Archavist, well, they sort of do. They just call it morphine, or heroin, but the effect is very similar.

Heff, it's as good a reason as any to become a teacher. Then you've just got to keep learning. I never learned psychology as well as when I had to teach it.

Sarah Hina, I think that's the thing that separates the fun folks from the no fun ones. The fun ones are kind of always at play.

Steve Malley, now that is interesting. I wouldn't have ever thought of that. I'll have to pick your brain for more on the subject.

Travis, I've been saying for years to write, not what you know, but what you'd like to know.

Erik, good one. :)

Ivan, as good a place as any.

Chris Eldin said...

Very interesting Charles! And though you may find this information old hat, others will see it as refreshing and new material!

In my old life, I used to develop training. Most of this required getting experts to 'unpack' the knowledge they have stored away so I can organize and write it for others to learn. Not easy stuff, unpacking yourself.
:-)

BernardL said...

People use 'that' in dialogue, so if not overused, it provides natural tone to a fictional conversation. When the object of dialogue sentence structure, as in 'I heard that', it flows well. When inserted between a verb, and the actual subject matter 'that' represents, it merely interrupts the flow of the sentence. As you say, every one should be looked at individually. :)

Charles Gramlich said...

Chris Eldin, "unpacking" yourself? Sounds vaguely like when you have to go to the bathroom really bad. LOL.

Bernardl, I've certainly become much more aware of "that's" these days.

Virginia Lady said...

I'd have to agree. I am always much more engaged when I'm learning about something than when I'm merely clarifying or writing about a well known subject.

In some ways the known seems too easy and almost self evident since we already know it so well. A new subject holds the excitement of discovery and opens our minds to a different perspective.

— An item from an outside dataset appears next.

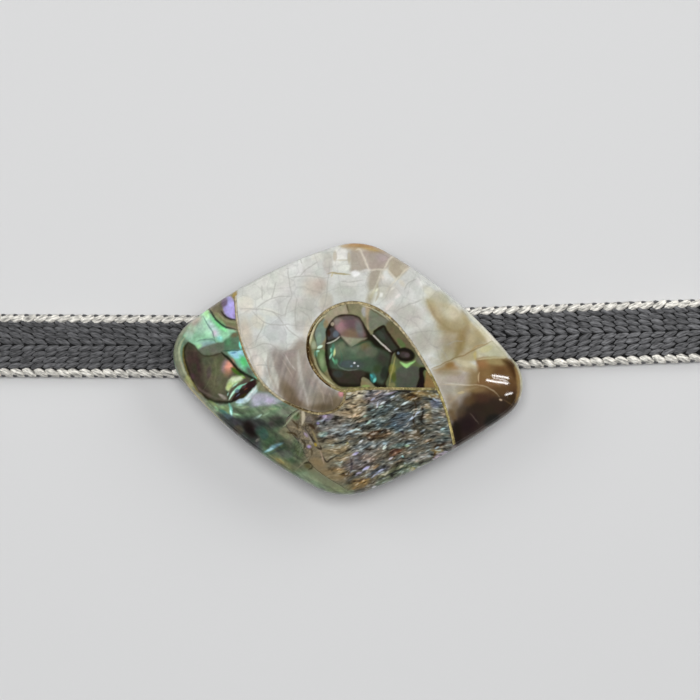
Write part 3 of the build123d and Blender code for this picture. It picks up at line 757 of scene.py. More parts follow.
    stroke(c, [(448, 404), (454, 398), (461, 393), (469, 389), (478, 387)], (170, 154, 122), 2.4, 0.5, 0.3,
         2)
    stroke(c, [(441, 384), (452, 384.5), (466, 385), (478, 385), (488, 387.5), (496, 393), (500, 397)],
         (204, 190, 160), 0.9, 0.7, 0.15)
    stroke(c, [(443, 382.5), (456, 384), (470, 385)], (214, 208, 192), 1.0, 0.7)
    stroke(c, [(503, 399), (509, 403), (514, 406.5)], (120, 96, 70), 0.9, 0.6)
    stroke(c, [(479.5, 372), (478.3, 377), (479, 383)], (212, 190, 152), 1.2, 0.85)
    stroke(c, [(470, 413), (474, 418), (479, 424)], (112, 102, 92), 0.8, 0.7)
    stroke(c, [(499.5, 399), (502.5, 400.7)], (220, 196, 168), 1.6, 0.9)
    stroke(c, [(477, 359.5), (486, 358.5), (496, 357.8), (508, 357.5)], (206, 198, 160), 1.4, 0.7, 0.15)
    stroke(c, [(515, 366), (518.5, 378), (519, 391), (515.5, 403)], (152, 124, 72), 3.2, 0.85, 0.2, 1.6)
    stroke(c, [(512, 358), (519, 366), (522.5, 376), (524, 386), (523, 396), (518, 406)], (196, 194, 162),
         5.4, 0.95, 0.15, 1.2)
    stroke(c, [(519, 364), (524, 374), (526, 386), (525, 396), (521, 404)], (200, 212, 200), 2.4, 0.85, 0.2,
         1.2)
    stroke(c, [(514, 410), (506, 419), (494, 428), (482, 435)], (112, 96, 82), 1.8, 0.6, 0.2)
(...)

pattinase (abbott) said...

That's the truth. Never did understand writers who sat down with the whole story worked out on 3x5 or in their head. I need the excitement of not knowing till the knock comes on the door.

Charles Gramlich said...

Virginia Lady, well put. That's just how I'd describe it.

Pattinase, That's me as well.

Merisi said...

I hope you are by now way into the unknown! :-)

Barbara Martin said...

I tried writing an outline for my second manuscript and decided not to put too much into it, as I was becoming bored with the project before it even began. Good advice, thanks.

Charles Gramlich said...

Merisi, it's largely done. Which I'm glad of.

Barbara, I know I just can't think a story out too much or the urge to write it is gone.

Mary Witzl said...

On one hand, I know that learning something new can be stimulating, but there are times when the learning curve is so steep that the opposite effect is achieved. If I ever want to get to sleep at night, I just ask my husband to try and explain the hexadecimal representation of color. Works a treat.